* **DATASET EXCERPT**
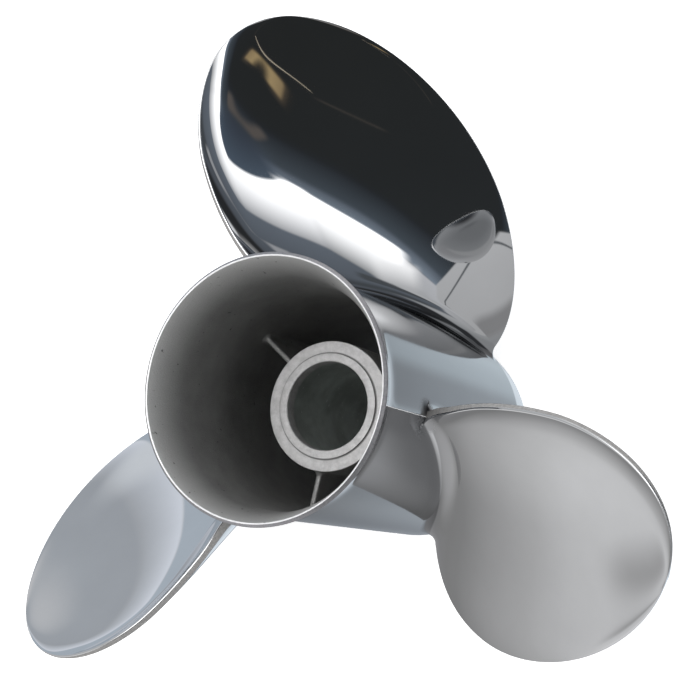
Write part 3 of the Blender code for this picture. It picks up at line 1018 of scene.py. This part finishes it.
    def world(self, scene):
        """Soft studio by direction: a grey dome, a large overhead light, and soft cards.

        The trend scales the dome round the horizon, but not on the floor.
        """
        scene.world = bpy.data.worlds.new("studio_world")
        sky = NodeTree(scene.world)
        x, y, z = sky.axes(sky.node("TexCoord", "Generated", {}))
        azimuth = sky.math("DEGREES", sky.math("ARCTAN2", y, x))
        elevation = sky.math("DEGREES", sky.math("ARCSINE", z))
        colour = sky.ramp(elevation, -90.0, 90.0, self.dome)
        round_horizon = [(place, (factor,) * 3) for place, factor in self.trend]
        trend = sky.ramp(azimuth, -180.0, 180.0, round_horizon)
        far = sky.span(elevation, *self.trend_gate)
        colour = sky.mix(far, colour, sky.mix(1.0, colour, trend, "MULTIPLY"))
        for card in self.cards:
            colour = self.with_card(sky, colour, azimuth, elevation, card)
        sky.feed(sky.nodes["Background"].inputs["Color"], colour)

    def with_card(self, sky, under, azimuth, elevation, card):
        """Lay one soft-edged slanted rectangle of light or shade over the colours under it.

        Across is azimuth less lean times elevation; up is elevation less slope times azimuth
        less bend times its square, all from the card's middle. Each edge is a smooth step as
        wide as the softness, and the colour runs from low to high.
        """
        away = sky.math("SUBTRACT", azimuth, card.middle[0])
        away = sky.math("WRAP", away, 180.0, -180.0)
        above = sky.math("SUBTRACT", elevation, card.middle[1])
        across = sky.math("MULTIPLY_ADD", above, -card.lean, away)
        up = sky.math("MULTIPLY_ADD", away, -card.slope, above)
        if card.bend:
            up = sky.math("MULTIPLY_ADD", sky.math("MULTIPLY", away, away), -card.bend, up)
        inside = [sky.span(sky.math("ABSOLUTE", offset), half + soft, half - soft, blend="SMOOTHSTEP")
                  for offset, half, soft in zip((across, up), card.half_size, card.softness)]
        colour = card.low
        if card.high:
            half_height = card.half_size[1]
            colour = sky.mix(sky.span(up, -half_height, half_height), card.low, card.high)
        return sky.mix(sky.math("MULTIPLY", *inside), under, colour)

    def camera(self, scene):
        """Camera at the photograph's place: tilted about Y, then rolled about its own axis."""
        data = bpy.data.cameras.new("studio_camera")
        data.lens = self.focal_length
        data.sensor_width = self.sensor_width
        data.shift_x, data.shift_y = self.shift
        data.clip_start = 0.01
        camera = bpy.data.objects.new("studio_camera", data)
        turn = Matrix.Rotation(self.camera_tilt, 4, "Y") @ Matrix.Rotation(self.camera_roll, 4, "Z")
        camera.matrix_world = Matrix.Translation(self.camera_place) @ turn
        scene.collection.objects.link(camera)
        scene.camera = camera


class PROPELLER_PT_panel(bpy.types.Panel):
    """Sidebar panel with the sizes, colours and build buttons"""
    bl_label = "Boat Propeller"
    bl_idname = "PROPELLER_PT_panel"
    bl_space_type = "VIEW_3D"
    bl_region_type = "UI"
    bl_category = "Propeller"

    def draw(self, context):
        layout = self.layout
        for name, _ in GROUPS:
            box = layout.box()
            group = settings(name)
            for field in group.__annotations__:
                box.prop(group, field)
        for operator in BUILDERS:
            layout.operator(operator.bl_idname)


GROUPS = (("barrel", BarrelSizes), ("hub", HubSizes), ("rib", RibSizes),
          ("blade", BladeSizes), ("finish", FinishColours))
BUILDERS = (PROPELLER_OT_barrel, PROPELLER_OT_hub, PROPELLER_OT_ribs,
            PROPELLER_OT_blades, PROPELLER_OT_stage)


def register():
    for name, group in GROUPS:
        bpy.utils.register_class(group)
        setattr(bpy.types.Scene, "propeller_" + name, bpy.props.PointerProperty(type=group))
    for operator in BUILDERS:
        bpy.utils.register_class(operator)
    bpy.utils.register_class(PROPELLER_PT_panel)


def unregister():
    bpy.utils.unregister_class(PROPELLER_PT_panel)
    for operator in reversed(BUILDERS):
        bpy.utils.unregister_class(operator)
    for name, group in reversed(GROUPS):
        delattr(bpy.types.Scene, "propeller_" + name)
        bpy.utils.unregister_class(group)


def main():
    register()
    bpy.ops.propeller.barrel()
    bpy.ops.propeller.hub()
    bpy.ops.propeller.ribs()
    bpy.ops.propeller.blades()
    bpy.ops.propeller.stage()


if __name__ == "__main__":
    main()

* **STATED EXERCISE**
Quote the listing word for word from its first line through the line in which "and soft cards." appears.

* **SOLUTION**
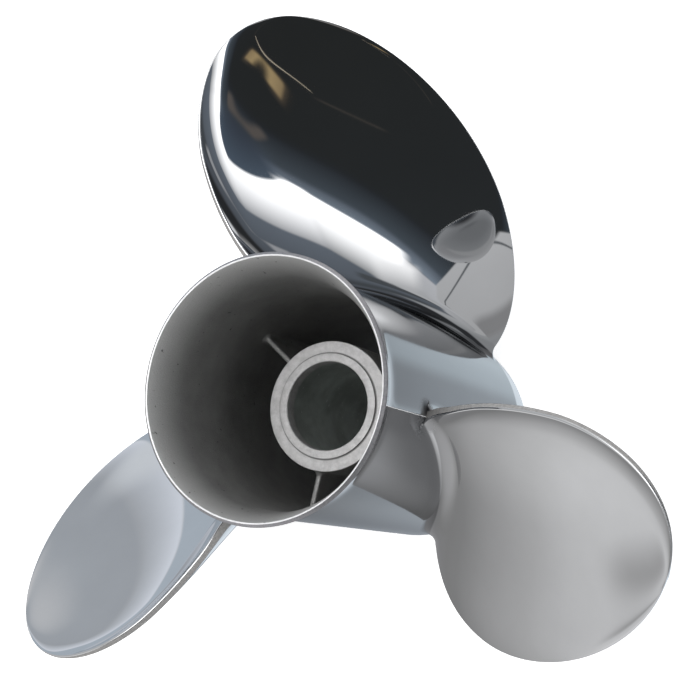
Write part 3 of the Blender code for this picture. It picks up at line 1018 of scene.py. This part finishes it.
    def world(self, scene):
        """Soft studio by direction: a grey dome, a large overhead light, and soft cards.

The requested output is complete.